Novak’s poems have been translated into many languages; book editions of his poems have been published in the United States, France, Croatia, Bosnia and Herzegovina, Serbia, Slovakia, Macedonia, and Montenegro. The most recent English selection of his poems, The Master of Insomnia, was published by Dalkey Archive Press (USA, UK, Ireland) in 2012.
Novak translates French, ancient Provençal, as well as American, English, German, Italian and Spanish poetry, and literature written in Dutch and in South-Slavic languages. So far he has published translations of Stéphane Mallarmé (1989), Paul Valéry (1992), Josip Osti (1992), Paul Verlaine (1996, 2000), Edmond Jabès (1996), Seamus Heaney (1997), and many poets in anthologies of Bosnian, Serbian, American, English, and Flemish poetry. In 2001 he has published a huge anthology of modern French poetry (more than 800 pages), and in 2003 the first anthology of Provençal “troubadours” in Slovene Ljubezen iz daljave (Distant Love). He translated poems of the Flemish avant-guard poet Paul van Ostaijen (2009), and novels The Difference (2003) and Marguerite (2009) by the Flemish writer Monika van Paemel.
In 1991 he was a visiting professor (American Bank Chair of Excellence in Humanities) at the University of Tennessee at Chattanooga. His main fields of research are comparative poetics, literary translation, medieval and renaissance poetry, and symbolism.
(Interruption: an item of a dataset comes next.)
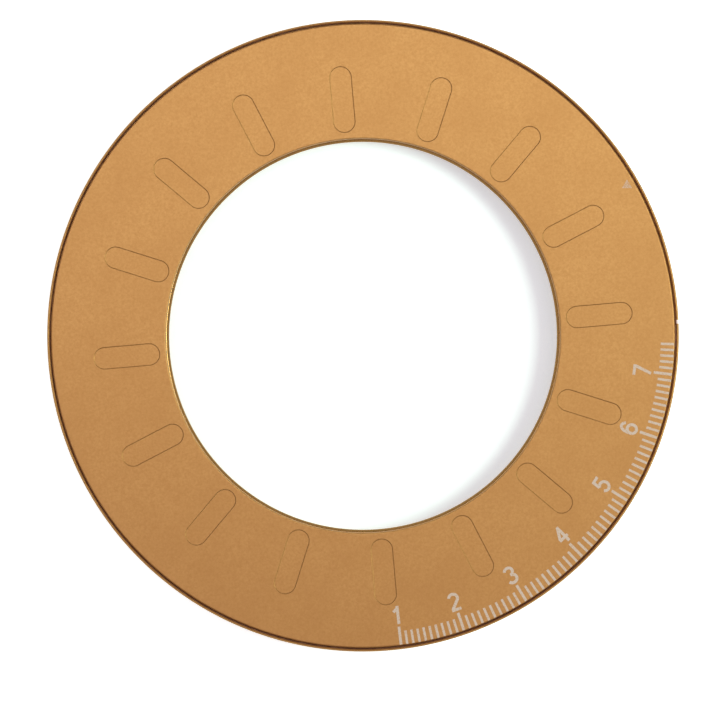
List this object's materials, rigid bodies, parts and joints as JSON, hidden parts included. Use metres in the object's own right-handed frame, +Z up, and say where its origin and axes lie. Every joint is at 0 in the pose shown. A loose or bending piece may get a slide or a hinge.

Novak has received many national and international awards for his work. In Slovenia he is a recipient of the Prešeren Fund Award (1984) and the Jenko Award for poetry (1995), the Sovrè Award for his translation of Mallarmé’s poetry (1990), and the “Golden Sign” of the Scientific and Research Centre of the Slovene Academy of Arts and Sciences for his theoretical work (1998). The International Board of Books for Young Readers (IBBY) included Novak’s fairy tale Mala in velika luna (The Little and the Big Moon, 1994) on the Honour list of the best stories in 1998. The Association of Writers of Bosnia and Herzegovina has given him the international award “Bosanski stećak” for his literary opus, in 2000. The French Repiblic has named him “Le chevalier dans l’ordre des Palmes Académiques” (2008) and “Le Chevalier dans l’ordre des Arts et des Lettres” (2011).